According to the LCHA Sales Cap, the producer will be subject to an overall cap on the volume of hydrogen that can receive support under the LCHA, representing the hydrogen production facility’s forecast total volumes during the 15 year term of the LCHA. Whilst non-qualifying volumes produced and sold by the facility to not receive support under the LCHA, they will count towards the LCHA Sales Cap. If the volume of hydrogen produced and sold is above the LCHA Sales Cap then the LCHA will expire automatically. It will be important to understand how forecast volumes produced are modelled across the term of the LCHA, to ensure that developers and financiers are comfortable that these caps will not be breached and inadvertently trigger the early expiry of the LCHA. From a bankability perspective, financiers may require the ability to monitor the levels of hydrogen produced and the inclusion of cash sweeps in the event that such obligations were breached.
The Permitted Annual Sales Cap is set at 125% of the Reference Volume adjusted for the number of days in the year rather than a billing period. Any volumes invoiced in a fiscal year above the Permitted Annual Sales Cap will be considered non-qualifying excess volumes which (i) will not receive support under the LCHA but (ii) will count towards the overall LCHA Sales Cap. If the Permitted Annual Sales Cap is breached more than twice, a termination right will arise in favour of the LCCC. Unless sales are forecast to be relatively steady each year, the 25% buffer applied to each fiscal year may be insufficient and this should be considered when modelling the project.
LCHS Certification
Certification schemes are a key tool enabling producers of low carbon hydrogen to evidence compliance of projects with the relevant low carbon hydrogen standard. The UK Government recently confirmed its commitment to delivering a low carbon hydrogen certification scheme by 2025, which would independently verify satisfaction of the LCHS requirements. This scheme is initially anticipated to be voluntary and, whilst it will have a domestic focus, the government has highlighted its aim for international alignment once hydrogen is traded overseas.
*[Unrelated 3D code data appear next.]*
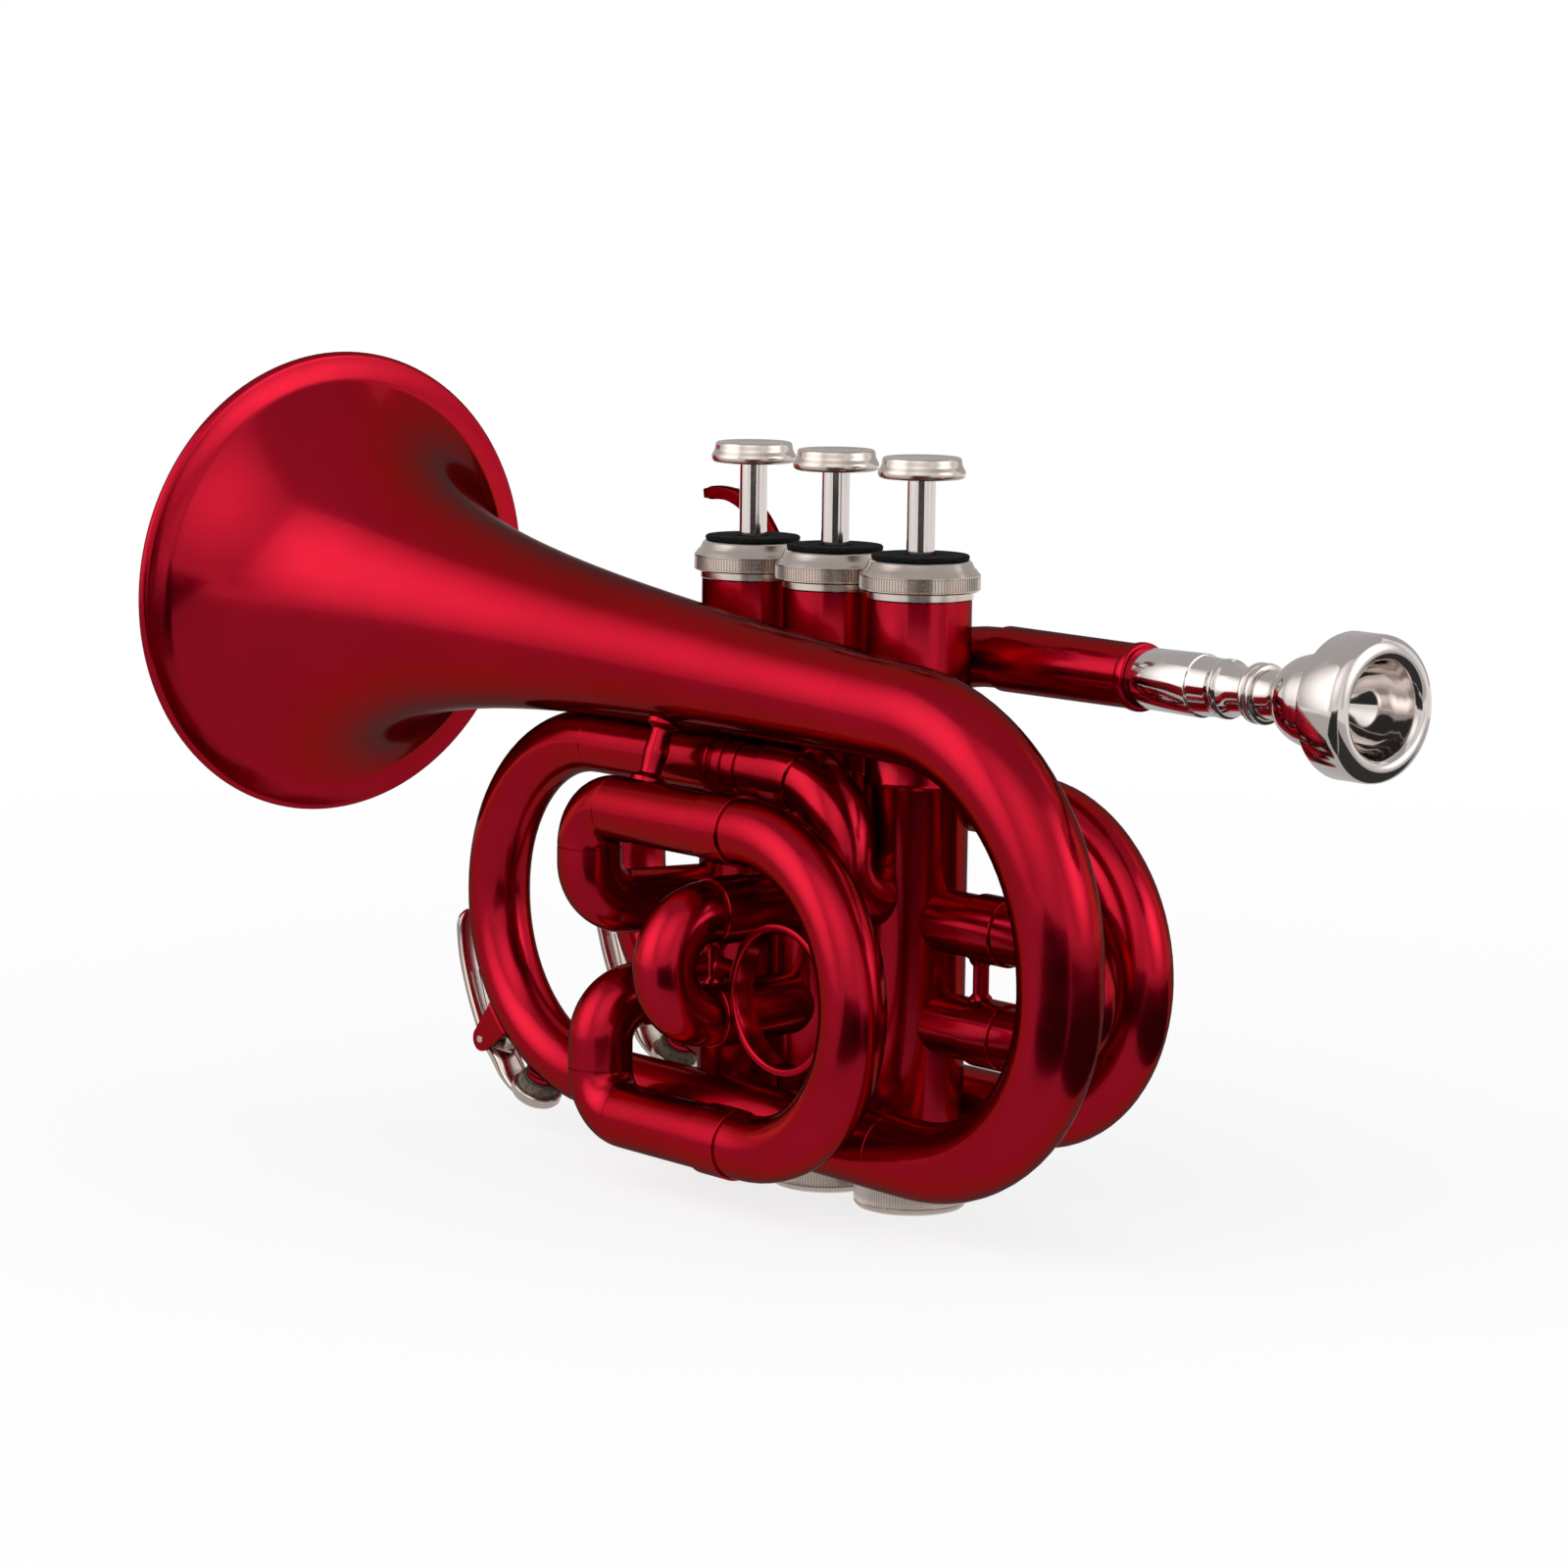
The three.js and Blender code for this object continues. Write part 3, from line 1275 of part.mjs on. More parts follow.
// Stations through a list of places, each facing along the line between its neighbours.
function throughPlaces(places) {
  let travelled = 0;
  return places.map((place, i) => {
    const before = places[Math.max(0, i - 1)];
    const after = places[Math.min(places.length - 1, i + 1)];
    travelled += place.distanceTo(before);
    return { place, along: after.clone().sub(before).normalize(), travelled };
  });
}

function makeWaterKey(name, seat) {
  const pivot = seatPlace(seat, keyPivotTurn, keyPivotStandoff);
  makeKeyLever(name, seat, pivot);
  makeKeySaddle(name, seat, pivot);
  makeKeySpring(name, seat, pivot);
}

for (let valve = 0; valve < 3; valve++) {
  makeCasing(valve);
  makeCaps(valve);
  makePiston(valve);
  makeStemAndButton(valve);
  makeValveSpring(valve);
}
makePortTube(0);
makePortTube(1);
makeBell();
makeBellBow();
makeNearLoop();
makeNearFrontBow();
makeLeadpipe();
makeFarLoop();
makeMainSlide();
makeMouthpiece();
makeFirstAndSecondSlides();
makeThirdSlide();
makeFingerRing();
makeHook();
makeBellBrace();
makeWaterKey("near_water_key", nearKeySeat);
makeWaterKey("far_water_key", farKeySeat);

export default trumpet;
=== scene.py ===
"""A red lacquered pocket trumpet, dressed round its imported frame.

Lengths below are millimetres in the frame's axes: +X to the bell mouth, +Y to the player's left, +Z up.
The mesh functions turn them into metres.
"""
import json
from collections import namedtuple
from math import asin, ceil, copysign, cos, hypot, pi, radians, sin, sqrt, tan

import bmesh
import bpy
from mathutils import Matrix, Quaternion, Vector


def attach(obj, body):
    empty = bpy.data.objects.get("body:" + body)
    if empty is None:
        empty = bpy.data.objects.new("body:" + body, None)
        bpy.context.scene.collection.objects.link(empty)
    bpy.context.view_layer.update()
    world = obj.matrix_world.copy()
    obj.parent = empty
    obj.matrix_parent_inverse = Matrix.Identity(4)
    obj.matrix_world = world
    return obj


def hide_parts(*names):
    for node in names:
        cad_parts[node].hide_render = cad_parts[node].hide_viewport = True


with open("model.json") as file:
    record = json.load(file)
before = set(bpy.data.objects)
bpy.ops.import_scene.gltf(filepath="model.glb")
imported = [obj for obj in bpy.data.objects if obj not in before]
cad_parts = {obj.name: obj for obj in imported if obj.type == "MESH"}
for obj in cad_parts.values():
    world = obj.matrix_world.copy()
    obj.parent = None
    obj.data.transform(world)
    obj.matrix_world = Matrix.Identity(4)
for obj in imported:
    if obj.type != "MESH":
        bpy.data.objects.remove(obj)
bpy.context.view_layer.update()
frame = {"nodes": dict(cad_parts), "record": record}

MM = 0.001


def at(x, y, z):
    return Vector((x, y, z))


AXIS_X = at(1, 0, 0)
AXIS_Y = at(0, 1, 0)
AXIS_Z = at(0, 0, 1)

# Fineness
TUBE_SIDES = 40
TURNED_SIDES = 72
BELL_SIDES = 144
BOW_STEP = radians(4.5)
SHARP_ANGLE = radians(38)

# Valve block
VALVE_PITCH = 24
CASING_RADIUS = 9.7
CASING_BORE = 8.7
PORT_SEAT_RADIUS = 9.4
CASING_BOTTOM = 5.9
CASING_TOP = 114.4
COLLAR_HEIGHT = 80.4
COLLAR_BULGE = 0.3
TOP_CAP_BOTTOM = 114.7
TOP_CAP_HEIGHT = 7
FELT_BOTTOM = 122
FELT_THICKNESS = 0.45
FELT_RADIUS = 9.1
STEM_RADIUS = 2.65
STEM_BOTTOM = 114.4
BUTTON_BOTTOM = 136.6
KNURL_TEETH = 116
KNURL_DEPTH = 0.28

# Tubing
TUBE_WALL = 0.7
EDGE = 0.14
SEAT_GAP = 0.3
HALF_GAP = SEAT_GAP / 2
LEADPIPE_RADIUS = 5.7
LOOP_RADIUS = 6.2
SMALL_RADIUS = 5.9
FERRULE_STEP = 0.5
FERRULE_LENGTH = 8
LOWER_PORT = 36
UPPER_PORT = 55.4
PORT_TUBE_RISE = 13.5

# Bell
BELL_RIM_RADIUS = 46.38
BELL_BEAD_RADIUS = 1.2
BELL_FLARE_REACH = 20.4
BELL_FLARE_POWER = 0.72
BELL_LENGTH = 168
BELL_WALL = 0.8
BELL_TILT = radians(3)
BELL_RIM = at(156, 22.6, 106.1)

# Routes
NEAR_SIDE = 16.5
BELL_BOW_REAR = -60.2
BELL_BOW_BEND = 39.6
BELL_BOW_END_X = -14
BELL_BOW_END_SIDE = 17.3
BELL_BOW_MIDDLE_RADIUS = 7.8
BELL_BOW_END_RADIUS = 7.3
NEAR_BOTTOM = 14.6
NEAR_TOP = 81.3
NEAR_FRONT_X = 106.3
NEAR_TOP_END_X = 19.5
NEAR_FERRULE_X = 27
NEAR_FERRULE_RING = 2
NEAR_FERRULE_PITCH = 4
BRANCH_X = 1.6
BRANCH_BEND = 14
BRANCH_PORT = 60
TIGHT_BEND = 7.2
ELBOW_BEND = 8.3
FAR_SIDE = -16.3
RECEIVER_END_X = -42.8
RECEIVER_JOINT_X = -6.8
RECEIVER_RADIUS = 5.95
RECEIVER_END_RADIUS = 6.15
RECEIVER_BEAD_RADIUS = 6.35
RECEIVER_BEAD_LENGTH = 2
LEADPIPE_HEIGHT = 102.85
LEADPIPE_DROP_START_X = 6
LEADPIPE_DROP_END_X = 36
LEADPIPE_BEND = 45
SLEEVE_START_X = 48
SLEEVE_END_X = 65.7
FAR_TOP = 88.4
FAR_BOTTOM = 18
FAR_FRONT_X = 103.6
FAR_REAR_X = -43.3
FAR_REAR_TOP = 75.6
VALVE_3_ENTRY_X = 49
MAIN_SLIDE_LEG = 17

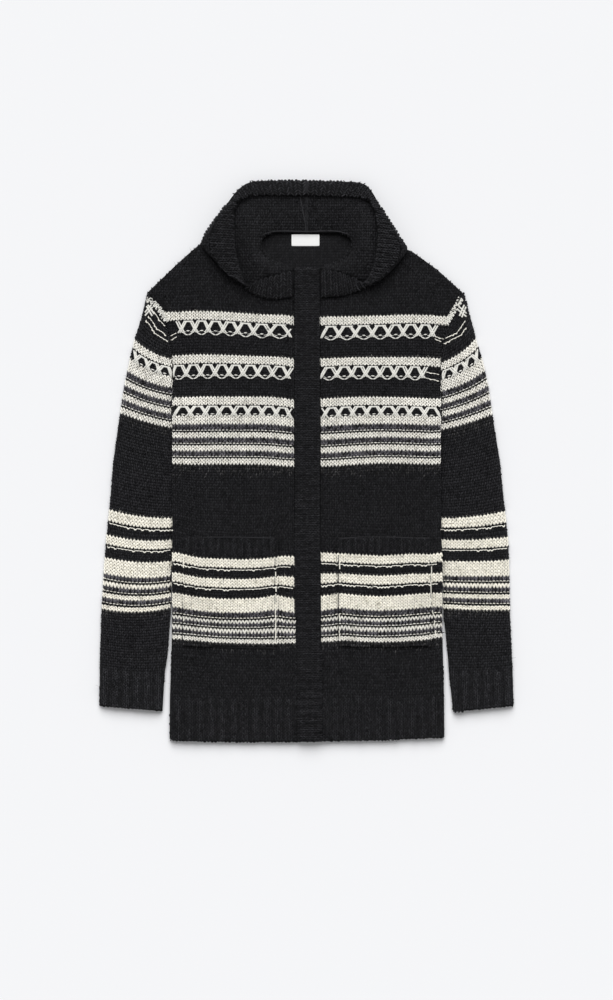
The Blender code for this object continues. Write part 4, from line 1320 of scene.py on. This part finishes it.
# ---- Neck label ----
# A plain off-white woven tab, sewn down at the back of the neck. It is left blank.
LABEL_LIFT = 0.4  # it lies on top of the stitches
label = cloth("neck_label", 1, 2)
places = points(label) + (0.0, -CENTRE_Y, LABEL_LIFT)
label.data.vertices.foreach_set("co", (places * MM).ravel())
label.data.update()
label_tape, tape_surface, weave = new_material("woven_label_tape", 0.6, 0.5)
place = weave.node("TexCoord", output=OBJECT_PLACE)
threads = weave.node("TexWave", {"bands_direction": "Y"},
                     {"Vector": place, "Scale": 650.0, "Distortion": 0.4})
worn = weave.node("TexNoise", None, {"Vector": place, "Scale": 300.0})
weft = mix(weave, threads * 0.5 + worn * 0.5, (0.86, 0.86, 0.85, 1), (0.97, 0.97, 0.96, 1))
weft.into(tape_surface, "Base Color")
relief = weave.node("Bump", None, {"Strength": 0.3, "Distance": 0.0002, "Height": threads})
relief.into(tape_surface, "Normal")
sew_in(label, label_tape, "label_tape", "neck_label")

# ---- Floor and light ----
# A plain pale floor, an even white sky and one soft light from beyond the hood.
FLOOR_SIZE, FLOOR_BELOW = 12.0, 0.0003
FLOOR_COLOUR = (0.90, 0.905, 0.922, 1)
SKY_STRENGTH = 0.36
SUN_STRENGTH, SUN_WIDTH, SUN_TILT = 2.926, math.radians(50), math.radians(-45)

bpy.ops.mesh.primitive_plane_add(size=FLOOR_SIZE, location=(0, 0, -FLOOR_BELOW))
floor = bpy.context.active_object
floor.name = "floor"
floor_material, floor_surface, _ = new_material("pale_floor", 1.0, 0.0)
floor_surface.inputs["Base Color"].default_value = FLOOR_COLOUR
floor.data.materials.append(floor_material)

sky = bpy.data.worlds.new("sky")
sky.use_nodes = True
sky.node_tree.nodes["Background"].inputs["Color"].default_value = (1, 1, 1, 1)
sky.node_tree.nodes["Background"].inputs["Strength"].default_value = SKY_STRENGTH
bpy.context.scene.world = sky

sun_data = bpy.data.lights.new("window", "SUN")
sun_data.energy, sun_data.angle = SUN_STRENGTH, SUN_WIDTH
sun = bpy.data.objects.new("window", sun_data)
bpy.context.scene.collection.objects.link(sun)
sun.rotation_euler = (SUN_TILT, 0, 0)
This process will help demonstrate compliance with the HPBM and will provide certainty to offtakers that the hydrogen purchased meets the requisite standard to consider it “low carbon”. From a financing perspective, this certification scheme may also be a useful tool in the context of the reporting obligations of any lenders who may make green / sustainability-linked loans available to such projects.